The headliner -- Bach's Cantata No.  27, "Wer weiss, wie nahe mir mein
Ende?" (who knows how near my end?) -- dramatizes Bach's typical concern
with living each day in spiritual righteousness, so the soul can know
the joy of heaven.  Death is seen as both judge and deliverer, and the
music reflects this duality.  The opening choral movement and the final
aria (for bass) interested me the most.  The first movement has the
designation "Chorale and Recitative." However, one should take "recitative"

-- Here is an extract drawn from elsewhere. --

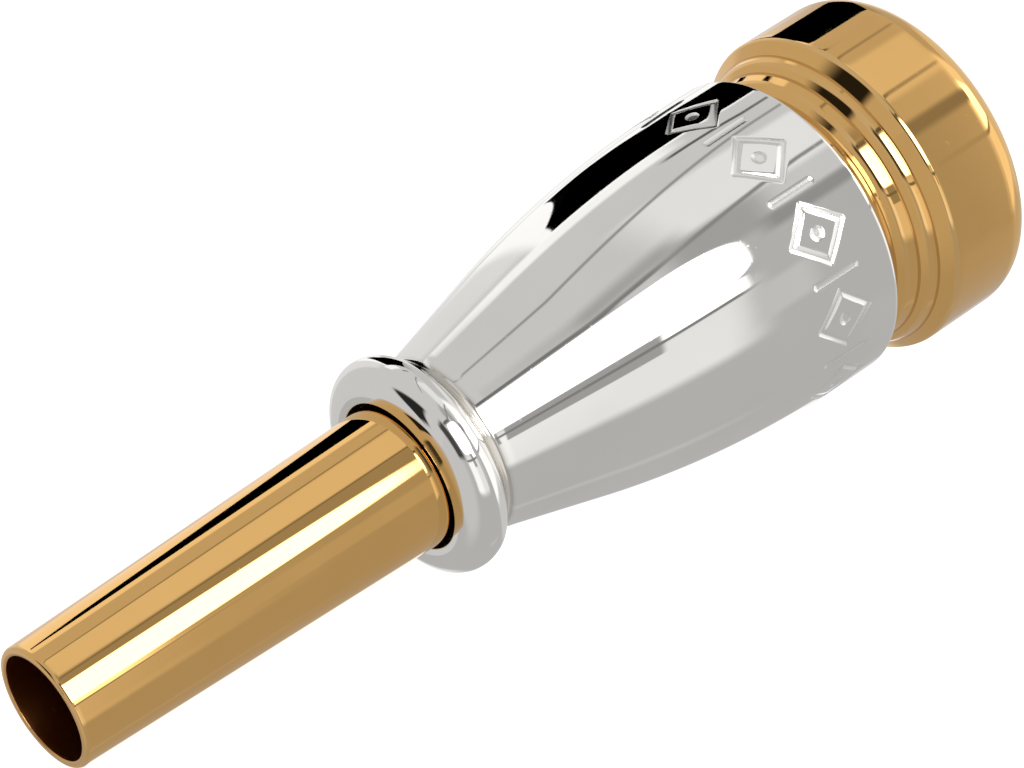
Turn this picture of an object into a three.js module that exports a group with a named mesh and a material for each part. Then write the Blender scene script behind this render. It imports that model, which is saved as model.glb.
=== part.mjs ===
// A trumpet mouthpiece with a slip-on booster sleeve. Millimetres, +Z up.
// The instrument axis is Z. The playing rim faces down and its crest lies on z = 0; the shank points up.
import * as THREE from 'three';

// Whole mouthpiece
const LENGTH = 85.5;
const SEGMENTS = 40;

// Rim
const RIM_R = 13.45;
const RIM_ROUND = 2.2;
const CREST_INNER_R = 10.35;
const BITE_R = 8.3;
const BITE_Z = 2.2;

// Behind the rim the body steps in three times, down to the seat of the sleeve. Each corner of the steps is
// a radius, a height and how far it is rounded.
const SEAT_R = 10.5;
const STEP_CORNERS = [
  [RIM_R, 8.45, 0.6],
  [12.37, 9.43, 1],
  [12.17, 10.12, 1],
  [11.47, 10.75, 1],
  [11.22, 11.63, 1],
  [SEAT_R, 12.35, 0.8],
];

// Cup, throat and backbore
const CUP_DEPTH = 9.8;
const CUP_FLOOR_R = 2.9;
const THROAT_R = 1.83;
const THROAT_TOP_Z = 22;
const BACKBORE_END_R = 4.2;
const BACKBORE_POWER = 0.85;

// Body under the sleeve, and the 1:20 shank
const SEAT_TOP_Z = 19.5;
const SEAT_LEDGE_R = 9.9;
const WAIST_Z = 42;
const SHANK_END_R = 4.85;
const SHANK_SLOPE = 0.025;
const FACE_INNER_R = 4.42;
const FACE_OUTER_R = 4.67;

// Sleeve
const SLEEVE_BASE_Z = 14;
const SLEEVE_TOP_Z = 53;
const SLEEVE_R = 12.58;
const SLEEVE_EDGE_ROUND = 0.2;
const OGIVE_START_Z = 17.1;
const OGIVE_END_Z = 39.5;
const OGIVE_R = 86.8;
const NECK_Z = 48.1;
const FLANGE_R = 8.8;
const FLANGE_ROUND = 1.85;
const SLEEVE_SEAT_R = 10.8;
const SLEEVE_SEAT_TOP_Z = 19.7;
const SLEEVE_LEDGE_R = 10.15;
const SLEEVE_BORE_R = 6;
const SLEEVE_BORE_Z = 45;
const BORE_EDGE_ROUND = 0.2;

// O-rings, and the grooves in the sleeve that hold them
const RING_CORD_R = 0.6;
const RING_SIDES = 8;
const GROOVE_PLAY = 0.1;
const LOWER_RING_Z = 17.5;
const UPPER_RING_Z = 51;
const LOWER_RING_R = SEAT_R + GROOVE_PLAY + RING_CORD_R;
const UPPER_RING_R = shankRadius(UPPER_RING_Z) + GROOVE_PLAY + RING_CORD_R;

// Points on a circle or ellipse in the profile plane, x = radius and y = height, angles in degrees.
function arc(x, y, rx, ry, fromDeg, toDeg, steps) {
  const points = [];
  for (let i = 0; i <= steps; i += 1) {
    const angle = THREE.MathUtils.degToRad(THREE.MathUtils.lerp(fromDeg, toDeg, i / steps));
    points.push([x + rx * Math.cos(angle), y + ry * Math.sin(angle)]);
  }
  return points;
}

// Points of radius(z) between two heights.
function curve(radius, fromZ, toZ, steps) {
  const points = [];
  for (let i = 0; i <= steps; i += 1) {
    const z = THREE.MathUtils.lerp(fromZ, toZ, i / steps);
    points.push([radius(z), z]);
  }
  return points;
}

// A smooth S from one radius to another between two heights.
function sCurve(fromR, toR, fromZ, toZ) {
  return (z) => THREE.MathUtils.lerp(fromR, toR, THREE.MathUtils.smoothstep(z, fromZ, toZ));
}

function shankRadius(z) {
  return SHANK_END_R + SHANK_SLOPE * (LENGTH - z);
}

// Rounds every corner between the first and the last point of a path of [radius, height, rounding].
function roundedPath(corners) {
  const path = corners.map(([r, z]) => new THREE.Vector2(r, z));
  const points = [];
  for (let i = 1; i + 1 < path.length; i += 1) {
    const toBefore = path[i - 1].clone().sub(path[i]).normalize();
    const toAfter = path[i + 1].clone().sub(path[i]).normalize();
    const reach = corners[i][2] / Math.tan(toBefore.angleTo(toAfter) / 2);
    const start = path[i].clone().addScaledVector(toBefore, reach);
    const end = path[i].clone().addScaledVector(toAfter, reach);
    points.push(...new THREE.QuadraticBezierCurve(start, path[i], end).getPoints(2).map((p) => p.toArray()));
  }
  return points;
}

function bodyOutside() {
  const waistR = shankRadius(WAIST_Z);
  return [
    ...arc(RIM_R - RIM_ROUND, RIM_ROUND, RIM_ROUND, RIM_ROUND, -90, 0, 6),
    ...roundedPath([[RIM_R, RIM_ROUND], ...STEP_CORNERS, [SEAT_R, SEAT_TOP_Z]]),
    [SEAT_R, SEAT_TOP_Z],
    ...curve(sCurve(SEAT_LEDGE_R, waistR, SEAT_TOP_Z, WAIST_Z), SEAT_TOP_Z, WAIST_Z, 8),
    [shankRadius(LENGTH - 0.2), LENGTH - 0.2],
    [FACE_OUTER_R, LENGTH],
  ];
}

// Listed from the shank end back down to the rim, so that the whole profile runs one way round.
function bodyInside() {
  const floorZ = BITE_Z + CUP_DEPTH * Math.sqrt(1 - (CUP_FLOOR_R / BITE_R) ** 2);
  const floorDeg = THREE.MathUtils.radToDeg(Math.acos(CUP_FLOOR_R / BITE_R));
  const lipR = 1.8;
  const backbore = (z) => {
    const t = (z - THROAT_TOP_Z) / (LENGTH - THROAT_TOP_Z);
    return THROAT_R + (BACKBORE_END_R - THROAT_R) * t ** BACKBORE_POWER;
  };
  return [
    [FACE_INNER_R, LENGTH],
    ...curve(backbore, LENGTH - 0.2, THROAT_TOP_Z, 6),
    ...arc(THROAT_R + lipR, floorZ + 0.91 * lipR, lipR, lipR, 180, 240, 3),
    ...arc(0, BITE_Z, BITE_R, CUP_DEPTH, floorDeg, 0, 8),
    ...arc(CREST_INNER_R, BITE_Z, CREST_INNER_R - BITE_R, BITE_Z, 180, 270, 5).slice(1),
  ];
}

function sleeveOutside() {
  const ogive = (z) => SLEEVE_R - OGIVE_R + Math.sqrt(OGIVE_R ** 2 - Math.max(0, z - OGIVE_START_Z) ** 2);
  const slope = (ogive(OGIVE_END_Z) - ogive(OGIVE_END_Z - 0.1)) / 0.1;
  const neckR = ogive(OGIVE_END_Z) + slope * (NECK_Z - OGIVE_END_Z);
  const flangeZ = SLEEVE_TOP_Z - FLANGE_ROUND;
  return [
    ...arc(SLEEVE_R - SLEEVE_EDGE_ROUND, SLEEVE_BASE_Z + SLEEVE_EDGE_ROUND,
      SLEEVE_EDGE_ROUND, SLEEVE_EDGE_ROUND, -90, 0, 2),
    ...curve(ogive, OGIVE_START_Z, OGIVE_END_Z, 8),
    [neckR, NECK_Z],
    [neckR + 0.12, NECK_Z + 0.75],
    ...arc(FLANGE_R - FLANGE_ROUND, flangeZ, FLANGE_ROUND, FLANGE_ROUND, -66, 90, 10),
  ];
}

// The step-in, bottom and step-out of one O-ring groove, from its upper edge to its lower edge.
function groove(boreR, ringR, z) {
  const half = RING_CORD_R + GROOVE_PLAY;
  const bottomR = ringR + RING_CORD_R + GROOVE_PLAY;
  return [[boreR, z + half], [bottomR, z + half], [bottomR, z - half], [boreR, z - half]];
}

function sleeveInside() {
  const bore = sCurve(SLEEVE_LEDGE_R, SLEEVE_BORE_R, SLEEVE_SEAT_TOP_Z, SLEEVE_BORE_Z);
  return [
    [SLEEVE_BORE_R + BORE_EDGE_ROUND, SLEEVE_TOP_Z],
    [SLEEVE_BORE_R, SLEEVE_TOP_Z - BORE_EDGE_ROUND],
    ...groove(SLEEVE_BORE_R, UPPER_RING_R, UPPER_RING_Z),
    ...curve(bore, SLEEVE_BORE_Z, SLEEVE_SEAT_TOP_Z, 8),
    [SLEEVE_SEAT_R, SLEEVE_SEAT_TOP_Z],
    ...groove(SLEEVE_SEAT_R, LOWER_RING_R, LOWER_RING_Z),
    [SLEEVE_SEAT_R, SLEEVE_BASE_Z],
  ];
}

// Turns a closed profile of [radius, height] points about Z.
function turned(name, profile, material) {
  const points = [...profile, profile[0]].map(([r, z]) => new THREE.Vector2(r, z));
  const geometry = new THREE.LatheGeometry(points, SEGMENTS);
  geometry.rotateX(Math.PI / 2);
  const mesh = new THREE.Mesh(geometry, material);
  mesh.name = name;
  return mesh;
}

function ring(name, ringR, z, material) {
  const section = arc(ringR, z, RING_CORD_R, RING_CORD_R, -90, 270, RING_SIDES).slice(0, -1);
  return turned(name, section, material);
}

const gold = new THREE.MeshStandardMaterial({ color: 0xd8a860, roughness: 0.12, metalness: 1 });
const silver = new THREE.MeshStandardMaterial({ color: 0xdedcd8, roughness: 0.1, metalness: 1 });
const rubber = new THREE.MeshStandardMaterial({ color: 0x161616, roughness: 0.7, metalness: 0 });

const mouthpiece = new THREE.Group();
mouthpiece.add(turned('mouthpiece_body', [...bodyOutside(), ...bodyInside()], gold));
mouthpiece.add(turned('booster_sleeve', [...sleeveOutside(), ...sleeveInside()], silver));
mouthpiece.add(ring('lower_o_ring', LOWER_RING_R, LOWER_RING_Z, rubber));
mouthpiece.add(ring('upper_o_ring', UPPER_RING_R, UPPER_RING_Z, rubber));

export default mouthpiece;
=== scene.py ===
"""Looks of a gold-plated trumpet mouthpiece that carries a silver-plated booster sleeve.

Every piece is turned about Z: the rim faces down at z = 0 and the shank points up. Profiles are written
in millimetres as (radius, height) and become metres when they are meshed.
"""
import math

import bpy
from mathutils import Matrix, Vector


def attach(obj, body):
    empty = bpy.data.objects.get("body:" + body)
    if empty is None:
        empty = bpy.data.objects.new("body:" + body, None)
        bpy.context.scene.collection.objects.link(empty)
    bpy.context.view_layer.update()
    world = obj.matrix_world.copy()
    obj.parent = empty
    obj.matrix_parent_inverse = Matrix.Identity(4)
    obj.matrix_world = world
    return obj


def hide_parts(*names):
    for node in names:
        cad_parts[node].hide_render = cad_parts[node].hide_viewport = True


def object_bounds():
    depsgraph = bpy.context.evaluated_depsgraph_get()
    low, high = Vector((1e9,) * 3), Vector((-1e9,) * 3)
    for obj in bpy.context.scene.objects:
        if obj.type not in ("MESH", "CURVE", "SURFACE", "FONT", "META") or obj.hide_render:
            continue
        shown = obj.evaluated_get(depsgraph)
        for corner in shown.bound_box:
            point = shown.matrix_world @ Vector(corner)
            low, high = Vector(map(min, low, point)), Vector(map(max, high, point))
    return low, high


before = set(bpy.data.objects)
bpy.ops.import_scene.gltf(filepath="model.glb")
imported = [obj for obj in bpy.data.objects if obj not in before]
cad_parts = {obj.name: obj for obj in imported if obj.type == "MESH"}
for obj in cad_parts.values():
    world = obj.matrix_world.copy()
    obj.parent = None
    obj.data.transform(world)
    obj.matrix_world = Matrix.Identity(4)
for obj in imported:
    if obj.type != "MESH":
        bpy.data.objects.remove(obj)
cad_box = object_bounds()

MM = 0.001
TURN = 2 * math.pi

# Whole mouthpiece
LENGTH = cad_box[1].z / MM

# Rim
RIM_R = 13.45
RIM_ROUND = 2.2
CREST_INNER_R = 10.35
BITE_R = 8.3
BITE_Z = 2.2

# Cup, throat and backbore
CUP_DEPTH = 9.8
CUP_FLOOR_R = 2.9
THROAT_R = 1.83
THROAT_LIP_R = 1.8
THROAT_TOP_Z = 22
BACKBORE_END_R = 4.2
BACKBORE_POWER = 0.85
BORE_LIMIT_R = 4.5

# Steps behind the rim, down to the seat of the sleeve. Each corner is (radius, height, rounding)
SEAT_R = 10.5
STEP_CORNERS = [
    (RIM_R, 8.45, 0.6),
    (12.37, 9.4, 0.45),
    (12.17, 10.0, 1.0),
    (11.47, 10.6, 0.45),
    (11.22, 11.52, 1.0),
    (SEAT_R, 12.27, 0.6),
]

# Body under the sleeve, and the 1:20 shank with its flat end face
SEAT_TOP_Z = 19.5
SEAT_EDGE_ROUND = 0.1
SEAT_LEDGE_R = 9.9
WAIST_Z = 42
SHANK_END_R = 4.85
SHANK_SLOPE = 0.025
FACE_R = 4.4
FACE_OUTER_ROUND = 0.3
FACE_INNER_ROUND = 0.12

# Sleeve
SLEEVE_BASE_Z = 14
SLEEVE_TOP_Z = 53
SLEEVE_R = 12.58
SLEEVE_EDGE_ROUND = 0.2
OGIVE_START_Z = 17.1
OGIVE_END_Z = 39.5
OGIVE_R = 86.8
NECK_Z = 48.55
NECK_R = 8.13
NECK_ROUND = 0.9
FLANGE_R = 8.8
FLANGE_ROUND = 1.85
SLEEVE_SEAT_R = 10.8
SLEEVE_SEAT_TOP_Z = 19.7
SLEEVE_LEDGE_R = 10.15
SLEEVE_BORE_R = 6
SLEEVE_BORE_Z = 45
BORE_EDGE_ROUND = 0.15

# O-rings in their grooves
RING_CORD_R = 0.6
GROOVE_PLAY = 0.1
LOWER_RING_Z = 17.5
UPPER_RING_Z = 51

LOWER_RING_R = SEAT_R + GROOVE_PLAY + RING_CORD_R
UPPER_RING_R = SHANK_END_R + SHANK_SLOPE * (LENGTH - UPPER_RING_Z) + GROOVE_PLAY + RING_CORD_R

# Engraved band of lozenges and bars round the sleeve. It reaches a little past its own strokes
BAND_Z = 19.45
BAND_CELLS = 11
LOZENGE_HALF_WIDTH = 2.3
LOZENGE_HALF_HEIGHT = 2.45
BAR_HALF_HEIGHT = 1.9
DOT_R = 0.28
STROKE = 0.28
CARVE_DEPTH = 0.09
BAND_REACH = LOZENGE_HALF_HEIGHT + STROKE + 0.1

# How sharply an outline turns is measured over no less than this, in millimetres
SHORTEST_TURN = 0.04

# Vertices round each piece
BODY_SEGMENTS = 256
SLEEVE_SEGMENTS = 320
RING_SEGMENTS = 128


# ---------------------------------------------------------------- camera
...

with a grain of salt.  There's no cutting up or stopping and starting
in these passages.  The pulse remains steady.  What really happens is
that the choir sings one or two phrases of a chorale tune and then
soprano, alto, and tenor soloists continue seamlessly with more chromatic
passages, commenting on the chorale text, moving to harmonic regions
further out, and then returning to the next chorale phrase from the
chorus.  At times, it's question-and-answer; at others, a solo cry cutting
through collective anxiety.  The formal layout appears throughout Bach,
particularly in the organ chorale-preludes, but it's the orchestration
of full chorus "interrupted" by soloists that make this movement stand
out.  The bass aria, a lullaby and farewell to the troubles of the world,
is noteworthy in that it seems caught between the High Baroque and the
simpler, more direct galante style.  If you were told the aria had been
written by CPE Bach, you might have said, "Way to go, CPE!" but wouldn't
have been surprised.

The soloists (I missed the Schuetz, remember, and so didn't hear Jayne
West, Krista River, and Frank Kelley this time) differed from the ones
last week but achieved the same high quality.  However, alto Pamela
Dellal stood out, singing her aria (the soul welcomes the bridegroom
Death to her bed) with warm tone, spot-on intonation free of the notorious
alto underpitch wobble, gorgeous phrasing, and direct emotional
communication.

This is my last weekend in Boston before I head to the classical wilderness
of South Carolina.  Emmanuel provided most of the music I heard on the
New England leg of my trip, and to quote the chorale, "Es ist genug."